The freighter arrived at New York on June 13 from Sagua with a cargo of sugar and then proceeded to drydock for repairs and maintenance and remained there for the next 3 weeks.

===Sinking===
Lake Frampton left New York on her last voyage, in ballast, at around 18:00 on 11 July 1920 bound for Newport News. The vessel was under command of captain Frank Powers and carried a crew of 37. The freighter proceeded down the coast on her usual course and passed Barnegat Gas Buoy about 01:20 on July 12, about five miles off. The weather was clear, the stars were shining brightly, but there was no moon. The ship was moving at about 10 kn. At the same time, SS Comus was proceeding up the coast at the speed of about 12 kn on a voyage from New Orleans to New York with around 100 passengers, 78 crew and general cargo. At 02:45 Comus passed Absecon Light and approximately 15 minutes later her second officer on duty saw the range lights of Lake Frampton about 6 or 7 miles away to his left. Shortly after, Lake Frampton changed her course 17° to starboard and continued on at the same speed.
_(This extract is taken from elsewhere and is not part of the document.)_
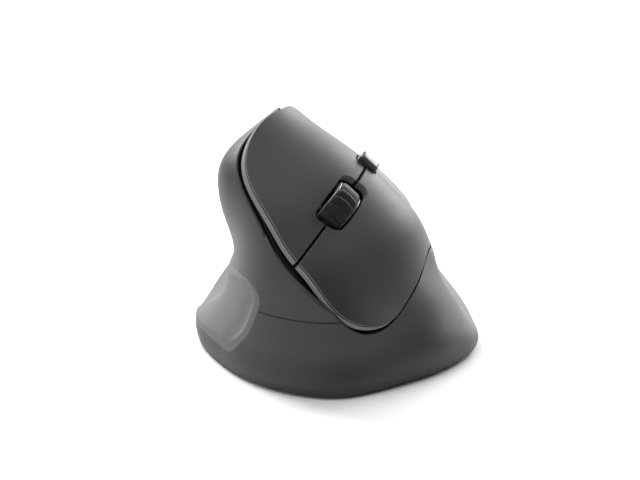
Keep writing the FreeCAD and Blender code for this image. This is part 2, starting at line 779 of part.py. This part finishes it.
def sensor():
    """The optical sensor over its window and the lens between board and floor."""
    board_top = MAIN_BOARD_LOW + size["board_thickness"]
    keep(block("chip_case", upright(*SENSOR_PLACE, board_top), 12, 10.6, 2.6), "sensor_chip")
    bed = block("lens_bed", upright(*SENSOR_PLACE, plate_high), 19, 13, 1.2)
    barrel = rod("lens_barrel", upright(*SENSOR_PLACE, 1.6), 3.6, 3.6)
    keep(joined("lens_solid", [bed, barrel]), "sensor_lens")


# ---------------------------------------------------------------- power and receiver

def battery():
    """One cylindrical cell with its raised terminal toward the palm."""
    x, y = BATTERY_PLACE
    level = plate_low + 2.4 + size["battery_radius"]
    lying = Rotation(Vector(1, 0, 0), -90)
    cell = [(0, 0), ("battery_radius", 0), ("battery_radius", 49.3), (2.75, 49.3),
            (2.75, "battery_length"), (0, "battery_length")]
    turned("battery", cell, upright(x, y - size["battery_length"] / 2, level, lying))
    end = size["battery_length"] / 2
    pad = block("pad", upright(x, y + end + 0.85, level - 4), 9, 1.7, 8)
    keep(pad, "battery_contact")
    coil = doc.addObject("Part::Cone", "coil")
    coil.setExpression("Radius1", "3.6")
    coil.setExpression("Radius2", "2.2")
    coil.setExpression("Height", "1.6")
    coil.recompute()
    coil.Placement = upright(x, y - end - 1.6, level, lying)
    keep(coil, "battery_spring")


def battery_tray():
    """The open cradle round the cell."""
    x, y = BATTERY_PLACE
    outer = block("tray_outer", upright(x, y, plate_high), 20.4, 57.4, 11.2)
    inner = block("tray_inner", upright(x, y, plate_high - 1), 18.4, 54.0, 14)
    keep(carved("tray_cut", outer, [inner]), "battery_tray")


def battery_door():
    """The door that closes the cradle from below, with a finger notch."""
    place = upright(*BATTERY_PLACE, plate_low)
    door = block("door_plate", place, "door_width", "door_length", "plate_thickness")
    door = rounded("door_round", door, 1.8, lambda edge: edge.BoundBox.ZLength > 1.5)
    x, y = BATTERY_PLACE
    notch = block("door_notch", upright(x, y - 22, plate_low - 1), 10, 2.2, 1.8)
    keep(carved("door_cut", door, [notch]), "battery_door")


def receiver():
    """The small wireless receiver parked in a socket in the floor."""
    x, y = RECEIVER_PLACE
    head = block("head", upright(x, y, plate_low), "receiver_width", "receiver_depth", 6.4)
    keep(rounded("head_round", head, 1.0, lambda edge: edge.BoundBox.ZLength > 5), "receiver_head")
    plug = block("plug", upright(x, y, plate_low + 6.4), 12.0, 4.5, "plug_length")
    hollow_tool = block("plug_room", upright(x, y, plate_low + 8), 11.4, 3.9, "plug_length")
    keep(carved("plug_cut", plug, [hollow_tool]), "receiver_plug")
    outer = block("socket_outer", upright(x, y, plate_high), 16.8, 8.6, 18.2)
    room = block("socket_room", upright(x, y, plate_high - 1), 14.8, 6.6, 18.0)
    keep(carved("socket_cut", outer, [room]), "receiver_socket")


def power_switch():
    """The slide switch and the knob that reaches through the floor."""
    x, y = POWER_PLACE
    case = block("power_case", upright(x, y, plate_high), 7.4, 14, 4.2)
    room = block("power_room", upright(x, y, plate_high - 1), 3.8, 9.4, 3.6)
    keep(carved("power_cut", case, [room]), "power_switch")
    knob = block("knob_stem", upright(x, y - 1.6, 0.4), 2.6, "knob_length", 4.6)
    keep(rounded("knob_round", knob, 0.4, vertical), "power_knob")


# ---------------------------------------------------------------- feet and screws

def feet():
    """Four low-friction skates and the ring round the sensor."""
    pads = {
        "foot_front": (8, -42.5, 24, 5), "foot_rear": (-8, 43.8, 20, 5),
        "foot_thumb": (-31.5, 12, 5, 22), "foot_finger": (33.5, 2, 5, 20),
    }
    for label, (x, y, width, length) in pads.items():
        pad = block(label + "_pad", upright(x, y, 0), width, length, "foot_thickness")
        keep(rounded(label + "_round", pad, 2.2, vertical), label)
    ring = rod("ring_outer", upright(*SENSOR_PLACE, 0), 9.5, "foot_thickness")
    ring_hole = rod("ring_inner", upright(*SENSOR_PLACE, -1), 6.0, 4)
    keep(carved("ring_cut", ring, [ring_hole]), "foot_sensor")


def screw(name, place, length):
    """A pan-head screw with a cross recess, head at its place, shank along its Z."""
    head = rod(name + "_head", place, "screw_head_radius", 1.2)
    shank = rod(name + "_shank", place, "screw_radius", length)
    deeper = Placement(Vector(0, 0, -0.3), Rotation())
    bars = [
        block(name + "_bar", place.multiply(deeper), 0.6, 2.8, 0.9),
        block(name + "_cross", place.multiply(deeper), 2.8, 0.6, 0.9),
    ]
    return carved(name, joined(name + "_blank", [head, shank]), bars)


def screws():
    """Case screws through the floor and frame screws through the switch board."""
    case = [screw("case_screw", upright(x, y, plate_low + 0.1), "screw_length") for x, y in SCREWS]
    keep(gathered("case_screw_set", case), "case_screws")
    under = BOARD_TOP - size["board_thickness"] - 1.2
    frame = [screw("frame_screw", on_plane(*spot, under), 8.0) for spot in FRAME_POSTS]
    keep(gathered("frame_screw_set", frame), "frame_screws")


scroll_wheel()
wheel_carrier()
encoder()
dpi_button()
press_switches()
tact_switches()
switch_board()
side_board()
main_board()
sensor()
battery()
battery_tray()
battery_door()
receiver()
power_switch()
feet()
screws()


# ---------------------------------------------------------------- check and write

doc.recompute()
for feature in doc.Objects:
    if "Invalid" in feature.State or "Error" in feature.State:
        raise RuntimeError("failed object " + feature.Label)
os.makedirs("parts", exist_ok=True)
for feature in parts:
    shape = feature.Shape
    if shape.isNull() or not shape.isValid() or not shape.Solids:
        raise RuntimeError("bad shape " + feature.Label)
    shape.exportStep("parts/" + feature.Label + ".step")
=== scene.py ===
import json

import bpy
import numpy as np
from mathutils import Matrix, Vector


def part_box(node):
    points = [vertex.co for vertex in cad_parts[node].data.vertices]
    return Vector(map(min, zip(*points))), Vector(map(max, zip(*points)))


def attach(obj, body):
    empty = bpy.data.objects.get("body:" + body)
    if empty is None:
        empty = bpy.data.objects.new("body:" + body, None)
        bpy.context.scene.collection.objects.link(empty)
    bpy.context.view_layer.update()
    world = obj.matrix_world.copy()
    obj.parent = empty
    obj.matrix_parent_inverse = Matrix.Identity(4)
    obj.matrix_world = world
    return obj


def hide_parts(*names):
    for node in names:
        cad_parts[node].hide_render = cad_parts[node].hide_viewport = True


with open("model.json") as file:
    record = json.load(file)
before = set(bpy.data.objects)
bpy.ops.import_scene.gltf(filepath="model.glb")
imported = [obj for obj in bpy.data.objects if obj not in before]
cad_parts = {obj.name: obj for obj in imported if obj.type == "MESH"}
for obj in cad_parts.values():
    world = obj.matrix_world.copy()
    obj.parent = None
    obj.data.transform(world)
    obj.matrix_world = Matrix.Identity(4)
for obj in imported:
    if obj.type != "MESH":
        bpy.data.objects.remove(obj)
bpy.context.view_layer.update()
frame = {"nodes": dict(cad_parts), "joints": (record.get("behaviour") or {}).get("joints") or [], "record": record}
nodes = frame["nodes"]
joints = {joint["name"]: joint for joint in frame["joints"]}
MM = 0.001

# ---------------------------------------------------------------- directions read from the frame

press = np.array(joints["wheel_press"]["axis"])
face_out = -press / np.linalg.norm(press)
axle = np.array(joints["wheel_roll"]["axis"])
axle = axle / np.linalg.norm(axle)
roll = np.cross(face_out, axle)
wheel_middle = np.array(joints["wheel_roll"]["pos_m"])


# ---------------------------------------------------------------- building surfaces

def closed_grid(name, points):
    """Turns a grid of points, shape (along, around, 3), into a mesh closed around and capped at both ends.
    Each cell of the grid is one quad, and each end is a fan to the middle of its own ring."""
    along, around = points.shape[:2]
    row, col = np.meshgrid(np.arange(along - 1), np.arange(around), indexing="ij")
    ahead = (col + 1) % around
    quads = np.stack(
        [row * around + col, row * around + ahead, (row + 1) * around + ahead, (row + 1) * around + col], -1
    ).reshape(-1, 4)
    middles = np.stack([points[0].mean(0), points[-1].mean(0)])
    first, last = along * around, along * around + 1
    ring = np.arange(around)
    turn = (ring + 1) % around
    start_fan = np.stack([turn, ring, np.full(around, first)], -1)
    end_fan = np.stack([ring, turn, np.full(around, 0)], -1) + (along - 1) * around
    end_fan[:, 2] = last
    mesh = bpy.data.meshes.new(name)
    faces = quads.tolist() + start_fan.tolist() + end_fan.tolist()
    mesh.from_pydata(np.vstack([points.reshape(-1, 3), middles]).tolist(), [], faces)
    return finished(name, mesh)


def ring_grid(name, points):
    """Turns a grid of points, shape (along, around, 3), into a mesh closed both ways, like a tyre."""
    along, around = points.shape[:2]
    row, col = np.meshgrid(np.arange(along), np.arange(around), indexing="ij")
    ahead, below = (col + 1) % around, (row + 1) % along
    quads = np.stack(
        [row * around + col, row * around + ahead, below * around + ahead, below * around + col], -1
    ).reshape(-1, 4)
    mesh = bpy.data.meshes.new(name)
    mesh.from_pydata(points.reshape(-1, 3).tolist(), [], quads.tolist())
    return finished(name, mesh)


def finished(name, mesh):
    """Links a mesh as a smooth object with its faces pointing outwards."""
    mesh.update()
    volume = signed_volume(mesh)
    if volume < 0:
        mesh.flip_normals()
    mesh.polygons.foreach_set("use_smooth", np.ones(len(mesh.polygons), dtype=bool))
    piece = bpy.data.objects.new(name, mesh)
    bpy.context.scene.collection.objects.link(piece)
    return piece


def signed_volume(mesh):
    """Volume of a closed mesh: the sum over its triangles of one corner dotted with the cross of the other
    two, divided by six."""
    mesh.calc_loop_triangles()
    corners = np.empty(len(mesh.loop_triangles) * 3, dtype=np.int32)
    mesh.loop_triangles.foreach_get("vertices", corners)
    places = np.empty(len(mesh.vertices) * 3)
    mesh.vertices.foreach_get("co", places)
    tri = places.reshape(-1, 3)[corners.reshape(-1, 3)]
    return float(np.einsum("ij,ij->i", tri[:, 0], np.cross(tri[:, 1], tri[:, 2])).sum()) / 6


def in_wheel_frame(across, along, height):
    """Points of the wheel's own frame, in metres: the wheel's middle plus a distance along the axle, one
    along the rolling direction and one out of the face."""
    spot = across[..., None] * axle + along[..., None] * roll + height[..., None] * face_out
    return wheel_middle + spot


# ---------------------------------------------------------------- materials

def fresh_material(name):
    material = bpy.data.materials.new(name)
    material.use_nodes = True
    graph = material.node_tree
    shader = graph.nodes["Principled BSDF"]
    place = graph.nodes.new("ShaderNodeTexCoord").outputs["Object"]
    return material, graph, shader, place


def noise(graph, place, per_metre, detail=2.0, roughness=0.5):
    """Smooth random values over the piece, repeating about once in 1 / per_metre metres."""
    node = graph.nodes.new("ShaderNodeTexNoise")
    node.inputs["Scale"].default_value = per_metre
    node.inputs["Detail"].default_value = detail
    node.inputs["Roughness"].default_value = roughness
    graph.links.new(place, node.inputs["Vector"])
    return node.outputs["Fac"]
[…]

Noticing Lake Frampton maneuver, the navigator on Comus ordered a hard astarboard, swinging about 15° attempting to swing the vessel clear. Instead, at about 03:20, east of the Tucker's Beach Light, Comuss stem struck Lake Frampton on her port side forward of the deck, nearly cutting her in half. As Comus reversed her engines, the ships quickly separated and Comus drifted about half a mile away from the stricken freighter.

Lake Frampton started to take on water rapidly, and captain Powers ordered the ship to be abandoned. Due to the vessel listing heavily on port side, only starboard lifeboat could be launched. The captain and fifteen other crew members managed to get into it. The rest of the crew was forced to jump into water. Comus stood by about a mile away and commenced rescue work immediately lowering her own lifeboats. Lake Frampton went down about 10 minutes after the collision. All crew with an exception of an oiler and fireman was rescued by Comus.